Even more remarkably, the band played a sum total of one gig in the US in the first three years of their existence and steadfastly refused to meet with the media for interviews. To this day, there have been less than a handful of interviews with Gibbon, and none since 1995, giving her an almost mythical mystique in the world of indie music.
For the next three years, Portishead were one of the most popular, dynamic and influential bands on the globe, inspiring a whole generation of acts as they became - for better or worse - the acknowledged leaders of the trip hop movement. One more eponymous album proper would appear in 1997, in addition to a celebrated live album recorded at New York's Roseland Ballroom, a year later.
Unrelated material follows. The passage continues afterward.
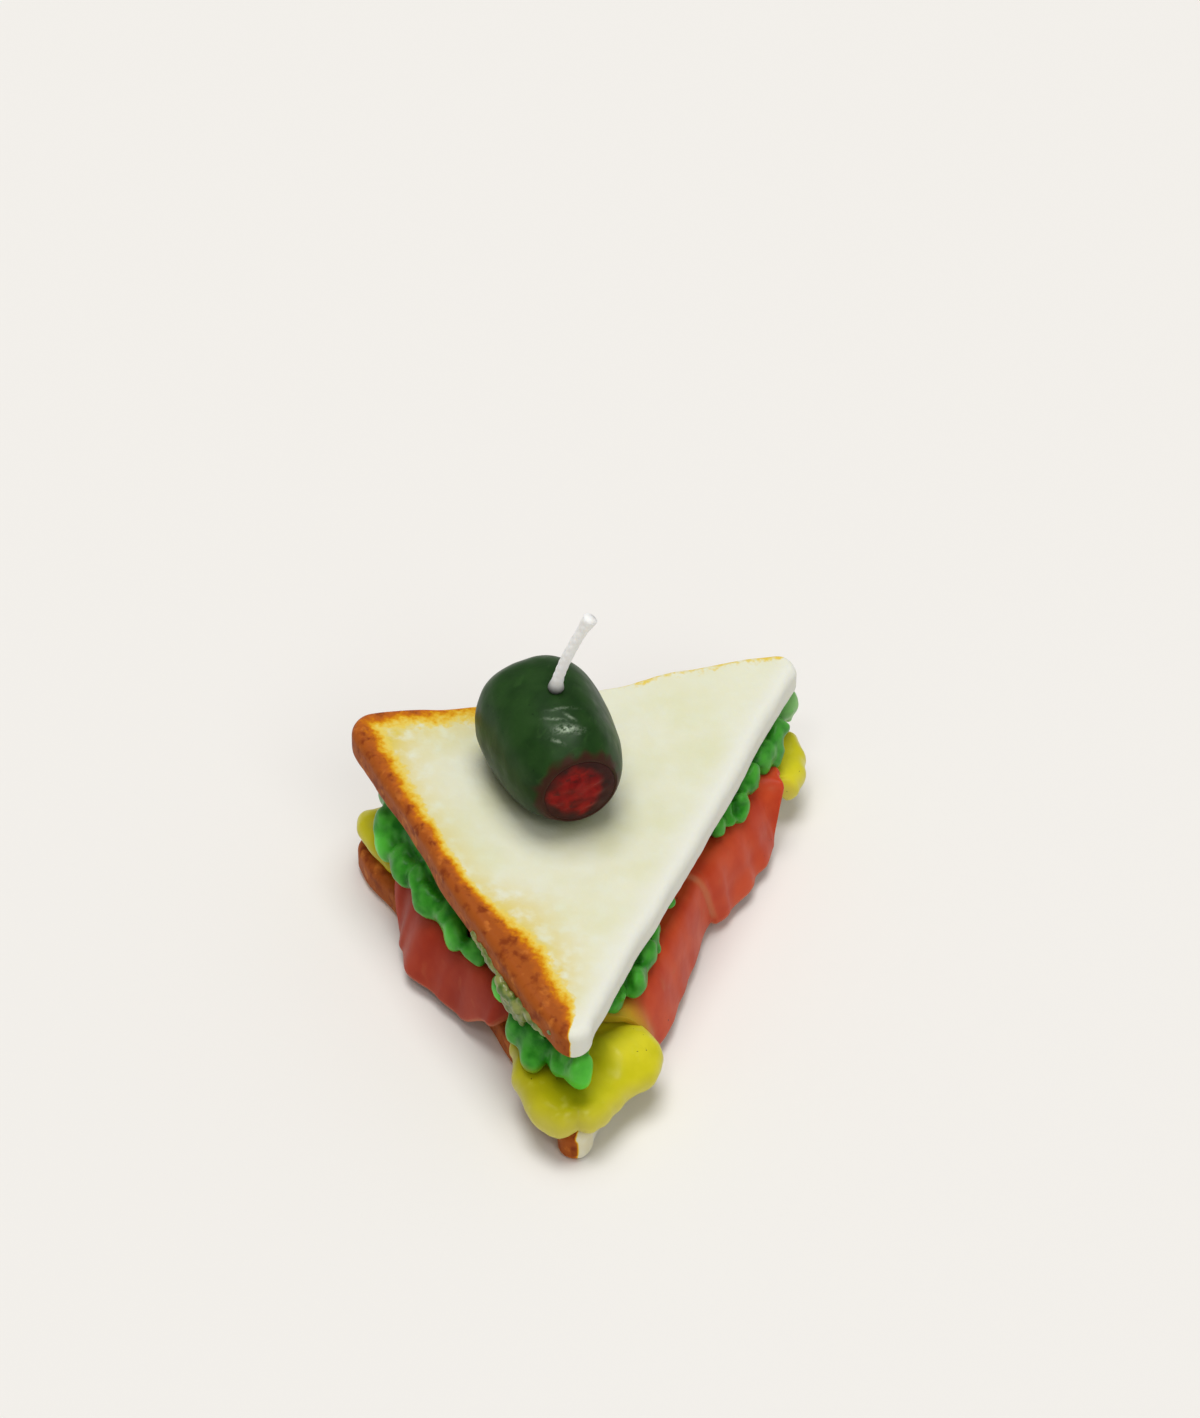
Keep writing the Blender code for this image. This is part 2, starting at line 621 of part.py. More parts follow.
def olive(frame, material, cutter_material):
    """A barrel-shaped olive with a recess for the pimento and a socket for the wick."""
    end = math.asin(((PIMENTO_RADIUS + OLIVE_LIP) / OLIVE_RADIUS) ** (FRONT_SQUARENESS / 2))
    profile = []
    steps = 13
    for step in range(1, steps + 1):
        angle = math.pi - (math.pi - end) * step / steps
        blunt = math.cos(angle) < 0
        power = 2 / (BACK_SQUARENESS if blunt else FRONT_SQUARENESS)
        half = -OLIVE_BACK if blunt else OLIVE_FRONT
        profile.append((half * abs(math.cos(angle)) ** power, OLIVE_RADIUS * math.sin(angle) ** power))
    face = profile[-1][0]
    floor = face - PIMENTO_DEPTH
    profile += [(face, PIMENTO_RADIUS + GAP), (floor, PIMENTO_RADIUS + GAP)]
    thing = turned("olive", profile, 28, -OLIVE_BACK, floor, frame, material)
    bottom, top = -WICK_SOCKET_DEPTH, 2 * WICK_SOCKET_DEPTH
    bore = [(bottom, WICK_SOCKET_RADIUS), (top, WICK_SOCKET_RADIUS)]
    socket = turned("wick_socket_cutter", bore, 12, bottom, top, wick_frame(frame), cutter_material)
    socket.hide_render = True
    socket.display_type = "WIRE"
    drill = thing.modifiers.new("socket", "BOOLEAN")
    drill.operation = "DIFFERENCE"
    drill.solver = "EXACT"
    drill.object = socket
    return face


def pimento(frame, face, material):
    """The red plug in the olive's end, slightly domed."""
    back = face - PIMENTO_DEPTH + GAP
    profile = [(back, PIMENTO_RADIUS), (face - 0.5 * MM, PIMENTO_RADIUS),
               (face + PIMENTO_DOME / 4, PIMENTO_RADIUS * 0.85),
               (face + PIMENTO_DOME * 0.8, PIMENTO_RADIUS * 0.45)]
    return turned("pimento", profile, 24, back, face + PIMENTO_DOME, frame, material)


def wick_frame(frame):
    """Where the wick leaves the olive: on its top, with the vertical as axis."""
    middle = frame[0]
    foot = Vector((middle.x + WICK_PLACE[0], middle.y + WICK_PLACE[1], middle.z + OLIVE_RADIUS))
    lean = Vector((math.cos(WICK_HEADING), math.sin(WICK_HEADING), 0))
    up = Vector((0, 0, 1))
    return foot, up, lean, up.cross(lean)


def wick(frame, material):
    """The cotton wick, stiff with wax, leaning over, with a collar of wax at its foot."""
    foot, up, lean, across = wick_frame(frame)
    collar_top = 2.6 * MM
    heights = [-WICK_SOCKET_DEPTH + GAP, 0.25 * MM, GAP, 1.6 * MM]
    heights += [collar_top + (WICK_HEIGHT - collar_top) * step / 7 for step in range(8)]
    radii = [WICK_RADIUS, WICK_RADIUS, WICK_COLLAR_RADIUS, 1.6 * MM]
    radii += [WICK_RADIUS] * 7 + [WICK_RADIUS * 1.3]
    sides = 10
    curl = 1.4
    rings = []
    for height, radius in zip(heights, radii):
        share = max(height, 0) / WICK_HEIGHT
        centre = foot + up * height + lean * WICK_LEAN * share ** curl
        tilt = lean * WICK_LEAN * curl * share ** (curl - 1) / WICK_HEIGHT
        axis = (up + tilt).normalized()
        side = across.cross(axis).normalized()
        other = axis.cross(side)
        turns = [2 * math.pi * j / sides for j in range(sides)]
        rings.append([tuple(centre + (side * math.cos(a) + other * math.sin(a)) * radius) for a in turns])
    rings = rings[::-1]
    poles = [tuple(sum((Vector(p) for p in ring), Vector()) / sides) for ring in (rings[0], rings[-1])]
    return skin("wick", rings, poles[0], poles[1], material)


def build():
    """Make every piece of the candle."""
    clear_scene()
    bread = wax("bread wax", (0.78, 0.76, 0.56), 0.5)
    bread_bottom(bread)
    cheese(wax("cheese wax", (0.58, 0.5, 0.03), 0.4))
    ham(wax("ham wax", (0.5, 0.08, 0.04), 0.45))
    lettuce(wax("lettuce wax", (0.05, 0.27, 0.03), 0.4))
    bread_top(bread)
    frame = olive_frame()
    olive_wax = wax("olive wax", (0.02, 0.06, 0.015), 0.35)
    face = olive(frame, olive_wax, olive_wax)
    pimento(frame, face, wax("pimento wax", (0.2, 0.01, 0.01), 0.4))
    wick(frame, wax("cotton", (0.78, 0.76, 0.7), 0.8))


build()
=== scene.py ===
"""Wax candle in the form of a triangular sandwich half: its look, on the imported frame.

Sizes are in millimetres and become metres where a mesh is made. Seen from above, corner A, the
loaf's own, points to +Y, C to -X and B to +X. A place on the edge is the distance run from A
along the sharp triangle, counterclockwise: crust side AC, white cut side CB, crust side BA.
"""

import math

import bmesh
import bpy
import numpy as np
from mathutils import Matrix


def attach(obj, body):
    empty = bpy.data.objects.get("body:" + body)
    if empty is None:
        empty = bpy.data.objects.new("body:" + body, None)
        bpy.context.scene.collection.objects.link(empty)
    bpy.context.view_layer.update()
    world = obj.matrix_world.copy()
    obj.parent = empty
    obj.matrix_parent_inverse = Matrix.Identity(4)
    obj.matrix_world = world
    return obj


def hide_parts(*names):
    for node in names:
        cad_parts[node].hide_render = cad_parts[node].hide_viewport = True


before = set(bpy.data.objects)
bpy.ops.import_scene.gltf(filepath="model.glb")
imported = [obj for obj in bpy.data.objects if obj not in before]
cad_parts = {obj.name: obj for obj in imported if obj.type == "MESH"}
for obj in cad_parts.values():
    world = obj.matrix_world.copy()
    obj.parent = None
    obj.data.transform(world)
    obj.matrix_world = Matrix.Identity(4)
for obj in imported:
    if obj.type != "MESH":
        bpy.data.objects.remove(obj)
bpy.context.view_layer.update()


# ---------------------------------------------------------------- camera
# The candle is looked down on from 40 degrees above the table, over the corner C, with a long
# lens, so that the crust side AC lies to the left and the white cut side CB to the right.


def turned_along(sight):
    """The turn of a camera or lamp that looks along a unit vector: about X, then about Z."""
    return math.acos(-sight[2]), 0.0, math.atan2(-sight[0], sight[1])


lens = bpy.data.cameras.new("lens")
lens.lens = 116.4
lens.sensor_fit = "VERTICAL"
lens.sensor_width = lens.sensor_height = 36.0
lens.clip_start, lens.clip_end = 0.01, 20.0
camera = bpy.data.objects.new("camera", lens)
bpy.context.collection.objects.link(camera)
bpy.context.scene.camera = camera
eye = np.array([-0.6463, -0.2718, 0.6415])
aim = np.array([0.0650, 0.0084, 0.0])
camera.location = eye
camera.rotation_euler = turned_along((aim - eye) / np.linalg.norm(aim - eye))


# ---------------------------------------------------------------- lower slice
# A half slice of white bread in cream wax, cast flat in an open mould. The two crust sides were
# painted brown while the wax was warm, so that the brown runs a little over the edges, and it
# lies flat on the table under everything else.

MM = 0.001
CRUST_SIDE = 100.0
HALF_APEX = math.radians(40)
CUT_SIDE = 2 * CRUST_SIDE * math.sin(HALF_APEX)
DEPTH = CRUST_SIDE * math.cos(HALF_APEX)
CRUST_DEPTH = CRUST_SIDE * math.sin(2 * HALF_APEX)
CORNERS = np.array([[0, DEPTH / 2], [-CUT_SIDE / 2, -DEPTH / 2], [CUT_SIDE / 2, -DEPTH / 2]])
AC, CB, BA = 0.0, CRUST_SIDE, CRUST_SIDE + CUT_SIDE
PERIMETER = BA + CRUST_SIDE
STATIONS = 720
SLICE_THICKNESS = 7.2
place = np.arange(STATIONS) * PERIMETER / STATIONS


def winding(place, turning_points):
    """A closed line round the edge: half a cosine wave from each (place, value) to the next."""
    stops, values = np.array(sorted(turning_points)).T
    stops = np.concatenate([[stops[-1] - PERIMETER], stops, [stops[0] + PERIMETER]])
    values = np.concatenate([values[-1:], values, values[:1]])
    before = np.searchsorted(stops, place, side="right") - 1
    share = (place - stops[before]) / (stops[before + 1] - stops[before])
    rise = (1 - np.cos(np.pi * share)) / 2
    return values[before] * (1 - rise) + values[before + 1] * rise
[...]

To the untrained eye, it appeared that Portishead had everything that any band could ever want but tales of nervous exhaustion, breakdowns and strife were never far away. They hated the fact that their music and by extension themselves - was being pimped around the world, aped by cheesy bandwagon jumpers and emulated by advertising executives eager to extract some of the band's zeitgeist for their own commercial ends.
Almost victims of their own success, they struggled to retain their creative vibrancy, with Barrow once recalling: It felt like we'd hit this Lara Croft moment where basically none of the keys work and every door is f**king locked! And you think, but there must be a key! I've got find this f***ing key."
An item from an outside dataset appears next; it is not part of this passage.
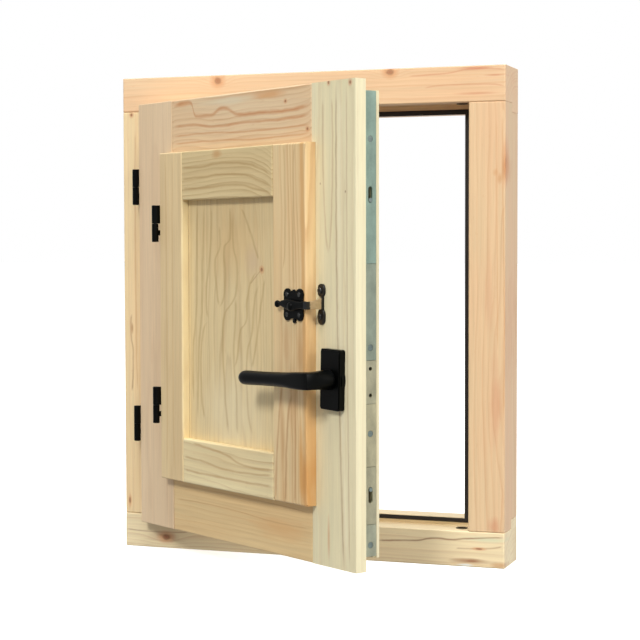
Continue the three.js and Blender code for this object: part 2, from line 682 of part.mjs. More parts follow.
function buildShutterTimber(shutter) {
  const y = [-SHUTTER_T, -GAP];
  const innerLeft = SHUTTER_LEFT + SHUTTER_LEFT_STILE;
  const innerRight = SHUTTER_RIGHT - SHUTTER_RIGHT_STILE;
  const innerTop = SHUTTER_TOP - SHUTTER_TOP_RAIL;
  const innerBottom = SHUTTER_BOTTOM + SHUTTER_BOTTOM_RAIL;

  // The panel lies in a rebate cut in the back of the four members.
  const panelX = [LIGHT_LEFT + 3, LIGHT_RIGHT - 3];
  const panelZ = [LIGHT_BOTTOM + 3, LIGHT_TOP - 3];
  const panelFront = -SHUTTER_T + PANEL_RECESS;
  const rebate = box(
    [panelX[0] - GAP, panelX[1] + GAP],
    [panelFront - GAP, 1],
    [panelZ[0] - GAP, panelZ[1] + GAP],
  );

  const stubY = [-SHUTTER_T + 3, panelFront - 2 * GAP - 1];
  const stub = (x, z) => box(x, stubY, z);
  const slot = (x, z) => box(x, [stubY[0] - GAP, stubY[1] + GAP], [z[0] - GAP, z[1] + GAP]);
  const stubZ = [
    [innerTop + 12, SHUTTER_TOP - 12],
    [SHUTTER_BOTTOM + 12, innerBottom - 12],
  ];
  const reach = 20;

  place(shutter, 'shutter_stile_hinge_side', 'shutterPine', cut(
    box([SHUTTER_LEFT, innerLeft], y, [SHUTTER_BOTTOM, SHUTTER_TOP]),
    rebate,
    ...stubZ.map((z) => slot([innerLeft - reach - GAP, innerLeft + 1], z)),
  ));
  place(shutter, 'shutter_stile_latch_side', 'shutterPine', cut(
    box([innerRight, SHUTTER_RIGHT], y, [SHUTTER_BOTTOM, SHUTTER_TOP]),
    rebate,
    ...stubZ.map((z) => slot([innerRight - 1, innerRight + reach + GAP], z)),
    round('y', 3.6, -SHUTTER_T - 1, -SHUTTER_T + 9, [LATCH_X, LATCH_Z], 16),
    ...latchScrewPlaces().map(([x, z]) => round('y', 1.7, -SHUTTER_T - 1, -SHUTTER_T + 9, [x, z], 12)),
  ));
  const rails = { top: [innerTop, SHUTTER_TOP], bottom: [SHUTTER_BOTTOM, innerBottom] };
  Object.entries(rails).forEach(([name, z], i) => {
    place(shutter, `shutter_rail_${name}`, 'shutterPine', union(
      box([innerLeft + GAP, innerRight - GAP], y, z).subtract(rebate),
      stub([innerLeft - reach, innerLeft + 1], stubZ[i]),
      stub([innerRight - 1, innerRight + reach], stubZ[i]),
    ));
  });
  place(shutter, 'shutter_panel', 'shutterPine', box(panelX, [panelFront, panelFront + PANEL_T], panelZ));
}

function latchScrewPlaces() {
  const [dx, dz] = [11.3, 11.2];
  return [[-dx, dz], [dx, dz], [-dx, -dz], [dx, -dz]].map(([x, z]) => [LATCH_X + x, LATCH_Z + z]);
}

function keeperScrewHeights() {
  return [LATCH_Z + 15.8, LATCH_Z - 12.8];
}

function buildLatch(shutter, latch, leaf) {
  const face = -SHUTTER_T - GAP;
  const ears = latchScrewPlaces().map(([x, z]) => round('y', 6.6, face - LATCH_PLATE_T, face, [x, z], 16));
  const plate = (x, z) => box(
    [LATCH_X + x[0], LATCH_X + x[1]],
    [face - LATCH_PLATE_T, face],
    [LATCH_Z + z[0], LATCH_Z + z[1]],
  );
  const cusp = (x, z, r) => round('y', r, face - LATCH_PLATE_T, face, [LATCH_X + x, LATCH_Z + z], 12);
  place(shutter, 'latch_plate', 'blackPaint', cut(
    union(
      plate([-17.2, 17.2], [-11, 11]),
      plate([-11, 11], [-15.4, 15.4]),
      ...ears,
      cusp(0.4, 14.6, 2.2),
      cusp(1.6, -17.8, 2.6),
    ),
    round('y', 3.6, face - 10, 0, [LATCH_X, LATCH_Z], 16),
    ...latchScrewPlaces().map(([x, z]) => round('y', 1.7, face - 10, 0, [x, z], 12)),
  ));
  const names = ['upper_left', 'upper_right', 'lower_left', 'lower_right'];
  latchScrewPlaces().forEach(([x, z], i) => {
    place(shutter, `latch_screw_${names[i]}`, 'blackPaint', turnedOut([
      [0, -7.5], [0.6, -7.5], [1.4, -5.5], [1.4, LATCH_PLATE_T + 2 * GAP],
      [2.9, LATCH_PLATE_T + 2 * GAP], [2.4, LATCH_PLATE_T + 1], [0, LATCH_PLATE_T + 1.2],
    ], [x, -SHUTTER_T, z], 12));
  });

  // The bar turns on its own spindle: a thumb knob on one arm, the tongue on the other.
  const barFront = LATCH_PLATE_T + 5 * GAP;
  const knob = new THREE.SphereGeometry(3.9, 16, 12);
  knob.scale(1, 0.75, 0.95);
  knob.translate(-24, -barFront - LATCH_BAR_T / 2, 0.4);
  const leafShape = new THREE.Shape();
  leafShape.moveTo(-23, -1.6);
  leafShape.lineTo(-23, 1.8);
  leafShape.quadraticCurveTo(-12, 5.4, 0, 4.4);
  leafShape.quadraticCurveTo(12, 2.6, 22, 4.3);
  leafShape.lineTo(30, 4.1);
  leafShape.quadraticCurveTo(32.4, 3.6, 32.4, 0);
  leafShape.quadraticCurveTo(32.4, -4, 29, -4.3);
  leafShape.lineTo(20, -4.3);
  leafShape.quadraticCurveTo(12, -3.4, 7, -5.4);
  leafShape.quadraticCurveTo(0, -7.6, -7, -5.2);
  leafShape.quadraticCurveTo(-14, -2, -23, -1.6);
  place(latch, 'latch_bar', 'blackPaint', union(
    outlined(leafShape, -barFront, LATCH_BAR_T, 8),
    toSolid(knob),
    turnedOut([
      [0, -8.2], [3.2, -8.2], [3.2, barFront], [5.8, barFront], [5.8, barFront + 4.8],
      [4.4, barFront + 6.4], [2.4, barFront + 7.2], [0, barFront + 7.4],
    ], [0, 0, 0], SEGMENTS),
  ));

  // Keeper: a base with two ears, a strap that stands out of it and a lip over the tongue.
  const baseZ = LATCH_Z + 0.6;
  const strap = [KEEPER_X + 3.2, KEEPER_X + 5];
  const screws = keeperScrewHeights();
  const reach = KEEPER_REACH + 1.6;
  const side = new THREE.Shape();
  side.moveTo(GAP, -5.4);
  side.lineTo(reach, -4.6);
  side.lineTo(reach, 4);
  side.quadraticCurveTo(8, 5, GAP, 10.6);
  const strapSolid = new THREE.ExtrudeGeometry(side, {
    depth: strap[1] - strap[0], bevelEnabled: false, curveSegments: 6,
  });
  strapSolid.applyMatrix4(new THREE.Matrix4().makeBasis(
    new THREE.Vector3(0, -1, 0), new THREE.Vector3(0, 0, 1), new THREE.Vector3(-1, 0, 0),
  ).setPosition(strap[1], 0, baseZ));
  place(leaf, 'latch_keeper', 'blackPaint', cut(
    union(
      outlined(roundedRectangle(13.8, 17.2, 6, KEEPER_X, screws[0]), -GAP, 1.8),
      outlined(roundedRectangle(13.8, 18.4, 6, KEEPER_X, screws[1]), -GAP, 1.8),
      box([KEEPER_X - 2, KEEPER_X + 5], [-GAP - 1.8, -GAP], [baseZ - 8, baseZ + 9]),
      toSolid(strapSolid),
      box([KEEPER_X - 1.4, strap[1]], [-reach, -KEEPER_REACH], [baseZ - 4.6, baseZ + 4]),
    ),
    ...screws.map((z) => round('y', 2.1, -10, 5, [KEEPER_X - 0.4, z], 12)),
  ));
  screws.forEach((z, i) => {
    place(leaf, `keeper_screw_${i === 0 ? 'upper' : 'lower'}`, 'blackPaint', turnedOut([
      [0, -12], [0.6, -12], [1.7, -9], [1.7, 2.4], [3.6, 2.4], [3.2, 3.4], [0, 3.9],
    ], [KEEPER_X - 0.4, 0, z], 12));
  });
}

// ------------------------------------------------------------------ assembly

function group(parent, x = 0, y = 0, z = 0) {
  const child = new THREE.Group();
  child.position.set(x, y, z);
  parent.add(child);
  return child;
}

const windowUnit = new THREE.Group();
buildFrame(windowUnit);

const sash = group(windowUnit, SASH_AXIS_X, SASH_AXIS_Y, 0);
sash.rotation.z = THREE.MathUtils.degToRad(-OPEN_ANGLE);
const leaf = group(sash, AXIS_TO_EDGE, SASH_AXIS_TO_FACE, 0);
const shutter = group(leaf);
const rosette = group(leaf, SPINDLE_X, 0, SPINDLE_Z);
rosette.rotation.y = THREE.MathUtils.degToRad(ROSETTE_TILT);
const handle = group(leaf, SPINDLE_X, 0, SPINDLE_Z);
handle.rotation.y = THREE.MathUtils.degToRad(-LEVER_DROOP);
const latch = group(shutter, LATCH_X, -SHUTTER_T, LATCH_Z);

buildSashTimber(leaf);
buildGlazing(leaf);
buildHinges(leaf, shutter);
buildFaceplates(leaf);
buildGearbox(leaf, handle);
buildRods(group(leaf), group(leaf));
buildRosette(rosette);
buildLever(handle);
buildShutterTimber(shutter);
buildLatch(shutter, latch, leaf);

export default windowUnit;
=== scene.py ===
"""Looks for a small pine window: box frame, open sash, inner shutter, latch and lever handle."""

import json
import math

import bpy
from mathutils import Euler, Matrix, Vector


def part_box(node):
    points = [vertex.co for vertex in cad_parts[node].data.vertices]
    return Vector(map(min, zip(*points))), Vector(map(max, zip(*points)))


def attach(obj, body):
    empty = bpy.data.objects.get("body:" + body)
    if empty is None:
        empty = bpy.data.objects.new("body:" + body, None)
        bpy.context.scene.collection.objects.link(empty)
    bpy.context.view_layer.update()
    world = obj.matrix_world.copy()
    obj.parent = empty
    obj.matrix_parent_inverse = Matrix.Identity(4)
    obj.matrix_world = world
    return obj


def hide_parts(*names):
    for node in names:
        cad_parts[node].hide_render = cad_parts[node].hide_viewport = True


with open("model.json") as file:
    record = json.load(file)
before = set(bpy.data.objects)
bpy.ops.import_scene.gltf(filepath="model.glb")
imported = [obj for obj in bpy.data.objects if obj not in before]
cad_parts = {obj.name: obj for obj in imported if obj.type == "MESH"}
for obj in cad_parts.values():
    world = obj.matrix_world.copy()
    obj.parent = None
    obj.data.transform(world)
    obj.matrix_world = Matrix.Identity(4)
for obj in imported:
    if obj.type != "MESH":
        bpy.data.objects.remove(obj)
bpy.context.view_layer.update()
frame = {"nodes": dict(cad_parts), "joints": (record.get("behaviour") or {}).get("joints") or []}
NODES = frame["nodes"]
JOINTS = {joint["name"]: joint for joint in frame["joints"]}
MM = 0.001

# ------------------------------------------------------------ the two frames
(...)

Something had to give, although it wasn't quite the implosion that some expected, but rather a gentle tapering off, to the point that even the band didn't know whether they existed anymore.
Rumors emerged virtually every year, claiming that a new album was in the works. Barrow and Utely briefly lived in Australia in 2001 although their recordings proved a false dawn to those that optimistically wrote about an album appearing later in the year. There was even a rumor the following year that the new album was made and even given the title of Alien, but again, it proved utterly unfounded.
It was only when the band reformed for a one-off gig to benefit survivors of 2004's tsunami that the long march back truly began. It has reached its fruition with the release of Third last week, an album that is as challenging, innovative and perfectly poised between light and darkness, in a manner that only Portishead are truly capable of. In Barrow's words: "We really wanted to sound like ourselves but not sound like ourselves... It definitely doesn't have the pop element [of] Dummy, but there's a lot of people out there that want interesting music. And if we can be one of those bands that they can rely on to deliver that then that's fantastic... When you come back you don't want to tickle people under the chin-- you know what I mean?" Portishead have certainly achieved that with an album that puts them firmly at the forefront of the indie scene once more, although they remain uncomfortable with all of the machinations that lie between the pure act of making music and delivering it to the people.
Marvin Gaye once said that "great artists suffer for the people" and few artists more genuinely so than Portishead. If it's any consolation to them, music can only be a better place because of their suffering.